Secondo i rilevamenti degli strumenti della cementeria Italsacci, i movimenti della frana ogni due giorni sono passati da 18,2 a 17,8 millimetri, ma non è possibile sapere se questo corrisponda a un rallentamento della frana o se si tratti di un caso. Secondo una stima, fra la cementeria e la montagna, c’è uno spazio di 250 metri per 200 per un volume, compresi gli edifici, di 4 milioni di metri cubi. Questo “bacino” dovrebbe essere sufficiente per accogliere e fermare la frana, ma solo se avvenisse per scivolamento, cioè scendendo compatta sullo strato inferiore. Se invece dovesse scendere per rimbalzo o rotolamento, i macigni potrebbero andare oltre gli edifici per finire sulla strada o nel lago.
Per limitare il pericolo tsunami, si potrebbero aprire le paratoie di Sarnico in modo da abbassare la quantità d’acqua nel bacino. Il livello del Lago d’Iseo potrebbe scendere fino a 1,30m in meno di quello attuale, la quantità massima che si può togliere per consentire di effettuare la navigazione dei battelli di linea e di attraccare ai moli.
Tramite dati relativi almeno ad una dozzina di giorni, l’Università di Milano Bicocca riuscirà a realizzare simulazioni più attendibili, sulle basi delle quali verranno prese tutte le decisioni.
“Stiamo monitorando la situazione”
Dopo un sopralluogo, l’assessore regionale al Territorio e Protezione civile Pietro Foroni ha dichiarato: “Stiamo aspettando i due studi dei professionisti incaricati, a partire da quello del professor Nicola Casagli, ordinario di geologia applicata, mentre entro fine settimana e’ atteso il secondo dal geologo incaricato dalla Comunita’ Montana dei Laghi bergamaschi.

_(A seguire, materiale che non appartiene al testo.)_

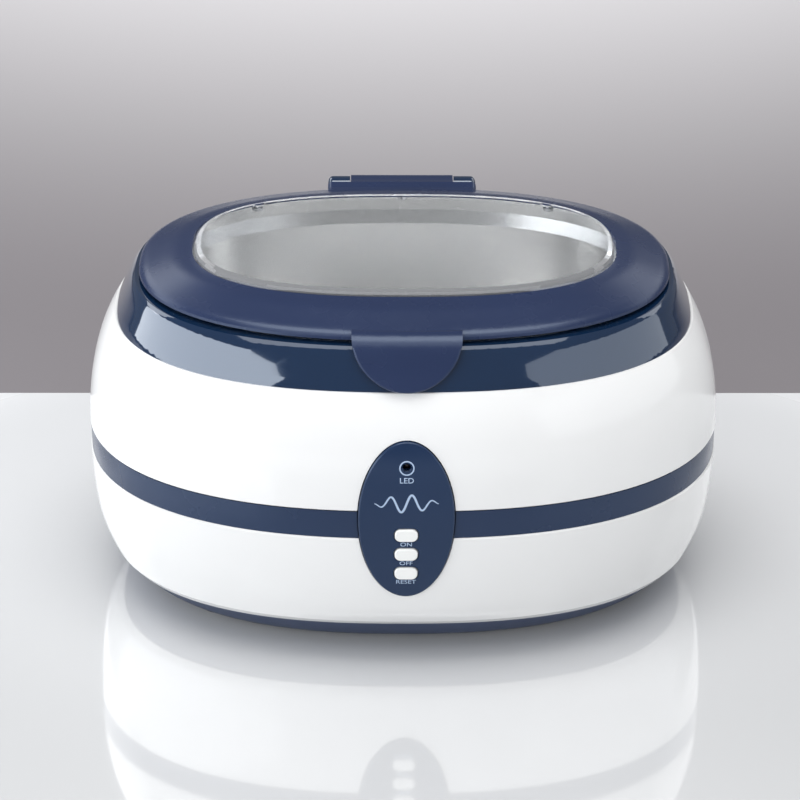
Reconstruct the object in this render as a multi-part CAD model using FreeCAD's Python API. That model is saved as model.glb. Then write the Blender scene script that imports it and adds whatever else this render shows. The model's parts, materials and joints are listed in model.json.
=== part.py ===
"""Bench-top ultrasonic cleaner: oval housing, stainless tank, hinged lid with a clear window.

Millimetres, +Z up. The origin is on the table, under the middle of the body; the control
panel faces -Y and the lid hinges at the +Y side.
"""
import FreeCAD, Part
import os
from functools import lru_cache
from math import cos, pi, sin, tan

V = FreeCAD.Vector

# Driving dimensions
HALF_WIDTH = 102.6          # widest half width of the body, at the belt
SIDE_GAP = 29.5             # every outline is this much shallower than it is wide, each side
WALL = 2.4                  # moulded wall of the housing
FOOT_HEIGHT = 2.5           # table to the underside of the base
BASE_TOP = 12.0             # where the base meets the lower shell
CREASE = 14.2               # the lower shell is chamfered below this height
SPIGOT_TOP = 14.6           # rim on the base that centres the lower shell
BELT_BOTTOM = 48.1
BELT_TOP = 57.8
SHELL_TOP = 94.4            # where the upper shell meets the top ring
RING_TOP = 106.9
LID_RIM = 108.3             # lowest edge of the closed lid
WINDOW_EDGE = 115.1         # edge of the lid's aperture
WINDOW_TOP = 116.3
LID_HALF = 85.2             # half width of the lid's rim
APERTURE_HALF = 68.0        # half width of the opening for the window
WINDOW_SEAT = 111.6         # underside of the window, on its retainer
TANK_HALF = 75.2            # tank mouth
TANK_FLOOR = 57.5
TANK_SHEET = 0.8
TANK_RIM = 107.7            # top of the tank's flange

# Body profile: height, half width, power of the superellipse
BODY_PROFILE = [
    (CREASE, 96.5, 2.36), (20.0, 99.6, 2.20), (32.0, 101.9, 2.26), (46.0, HALF_WIDTH, 2.36),
    (60.0, HALF_WIDTH, 2.37), (74.0, 101.1, 2.38), (86.0, 97.6, 2.40), (SHELL_TOP, 93.4, 2.41),
]
SKIRT = [(BASE_TOP, 94.1, 2.44), (CREASE, 96.5, 2.36)]

# Lid profile, from the rim's upper edge to the aperture
LID_DOME = [(109.1, 85.0, 2.33), (110.3, 83.7, 2.33), (111.3, 81.0, 2.34), (112.8, 76.4, 2.38),
            (114.1, 71.7, 2.45), (WINDOW_EDGE, APERTURE_HALF - 0.6, 2.53)]
WINDOW_POWER = 2.53

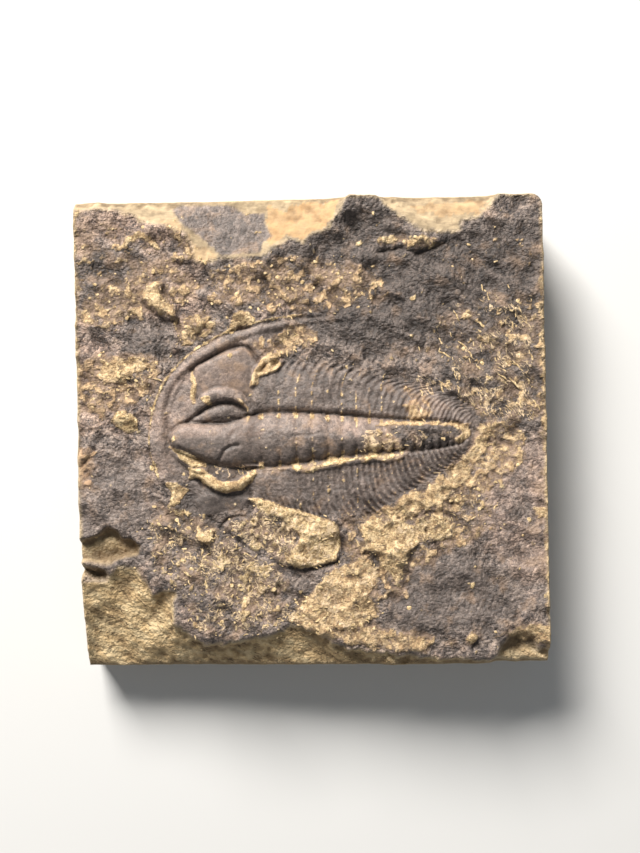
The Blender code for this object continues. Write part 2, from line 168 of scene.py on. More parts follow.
# round ridges: path, heights and half widths evenly along it
ridges = {
    "border": (
        [(-28.5, -10.8), (-31.3, -8.5), (-32.8, -4), (-33, 0), (-32.6, 4), (-31.7, 7),
         (-30.2, 10.2), (-28.3, 12.9), (-26, 15.2), (-23, 17.4), (-19, 19.6), (-15, 21.2),
         (-10, 22.5), (-4, 23.5), (2, 24.1), (8, 24.4), (14, 24.2)],
         (0.35, 0.7, 0.75, 0.85, 0.85, 0.6, 0.4, 0.15), (1.3, 1.9, 2.1, 1.8, 1.5, 1.1, 0.7, 0.5)),
    "upperEye": (
        [(-25.3, 4.4), (-24, 6.4), (-22.3, 7.9), (-20.4, 8.6), (-18.2, 8.7), (-16, 8.2),
         (-14.2, 6.9), (-13, 4.9)], (0.45, 1.0, 1.2, 1.1, 0.7), (0.8, 1.35, 1.5, 1.35, 0.8)),
    "eyeLobe": (
        [(-24.5, 3.3), (-20, 4.8), (-17, 5), (-14.8, 4.2)], (0.3, 0.75, 0.5), (0.7, 1.4, 0.8)),
    "frontRidge": (
        [(-30.1, -2.9), (-27.6, -4.8), (-25.2, -6.4), (-23, -7.4)], (0.3, 0.8, 0.9, 0.6),
        (0.5, 1.0, 1.3, 0.9)),
    "lowerEye": (
        [(-25.6, -7.9), (-23.7, -8.2), (-22, -9.6), (-20.2, -10.8), (-18, -11.2), (-16, -10.8),
         (-14.5, -9.7), (-12.6, -7.9)], (0.6, 1.2, 1.5, 1.25, 0.6), (0.9, 1.25, 1.4, 1.25, 0.8)),
    "leftScrap": (
        [(-46.4, 4.6), (-46, 1.5), (-47.5, -2.1), (-50, -5)], (0.15, 0.6, 0.6), (0.5, 0.9, 1.0)),
    "cheekSeam": (
        [(-12.6, 10.5), (-11.8, 13.5), (-10, 15.8), (-7, 17.2), (-3, 17.8), (0, 19), (0, 20.5)],
        (0.35, 0.5, 0.45, 0.4, 0.2), (0.6, 0.8, 1.0, 1.0, 0.8)),
    "ringKnob": (
        [(-8.9, 14.2), (-9.1, 15.3), (-8.2, 16.2), (-6.9, 16), (-6.2, 15.2), (-6.6, 14.2),
         (-7.9, 13.7), (-9.9, 12.9), (-10.8, 12.7)], (0.4, 0.45, 0.4), (0.45, 0.5, 0.5)),
}

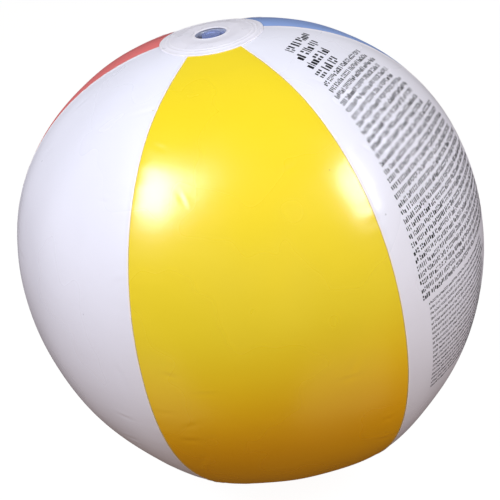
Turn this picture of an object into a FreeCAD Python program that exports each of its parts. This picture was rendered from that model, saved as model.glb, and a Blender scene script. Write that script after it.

Solo dopo ulteriori valutazioni decideremo come intervenire, abbiamo assicurato da subito massima disponibilita’ agli amministratori locali, a tutela di tutti i residenti”. “E’ da giorni che stiamo monitorando in maniera attenta tutta la situazione – ha aggiunto Foroni -. Ho voluto che su questa vicenda fosse coinvolta la Protezione civile nazionale. Sabato c’e’ stato un sopralluogo in elicottero con i tecnici del mio assessorato e gli esperti del dipartimento nazionale per fare il punto. In attesa dei risultati dello studio, e’ nostro compito mettere in sicurezza la popolazione, se la situazione dovesse aggravarsi”.
“Non ci sono elementi specifici a riguardo, ma se dovesse verificarsi l’ipotesi peggiore – ha chiarito Foroni – dovremo mettere in sicurezza tempestivamente la popolazione. Le case piu’ a ridosso e il cementificio sono stati evacuati. Il comune di Montisola ha evacuato una parte della popolazione in una frazione che poteva essere a rischio nel caso di uno tsunami. Sulla frana e’ posizionato un radar, nei prossimi giorni potremo fare una valutazione sul rischio allarme. L’obiettivo oggi e’ mettere in sicurezza la popolazione”.
Generalmente uno tsunami si origina da un terremoto, con epicentro quasi sempre in mare aperto. Tuttavia esistono situazioni molto particolari in cui onde anomale si sviluppano anche negli specchi d’acqua “interni” come laghi e paludi.
Per approfondire –> Quando gli tsunami si verificano nei laghi: i casi storici in Svizzera, Italia e America
In Lombardia, 100.000 frane mappate
Gianluca Lattanzi, geologo e presidente della sezione lombarda della Società Italiana di Geologia Ambientale spiega che “gli studi e le analisi dei fenomeni di dissesto idrogeologico (frane, valanghe, alluvioni) condotti in Lombardia negli ultimi anni hanno evidenziato la presenza di oltre 100.000 frane mappate, oltre 30 mila valanghe censite e 2.200 chilometri quadrati di aree alluvionabili (in pianura e nelle vallate alpine). Se il contesto naturale montano spesso si lega con la presenza dei nostri paesi e borghi a formare il paesaggio regionale con le proprie bellezze e caratteristiche, la presenza di abitazioni millenarie degli stessi abitati, spesso realizzate in pietra o quando non vigevano le norme antisismiche, aumenta le condizioni di criticità in risposta ad eventi di dissesto idrogeologico e/o sismici. Inoltre la presenza di aree destinate allo sfruttamento minerario quali cave e miniere (anche ex) rendono difficile il connubio tra contesto naturale, luoghi di vita e utilizzo delle risorse naturali”.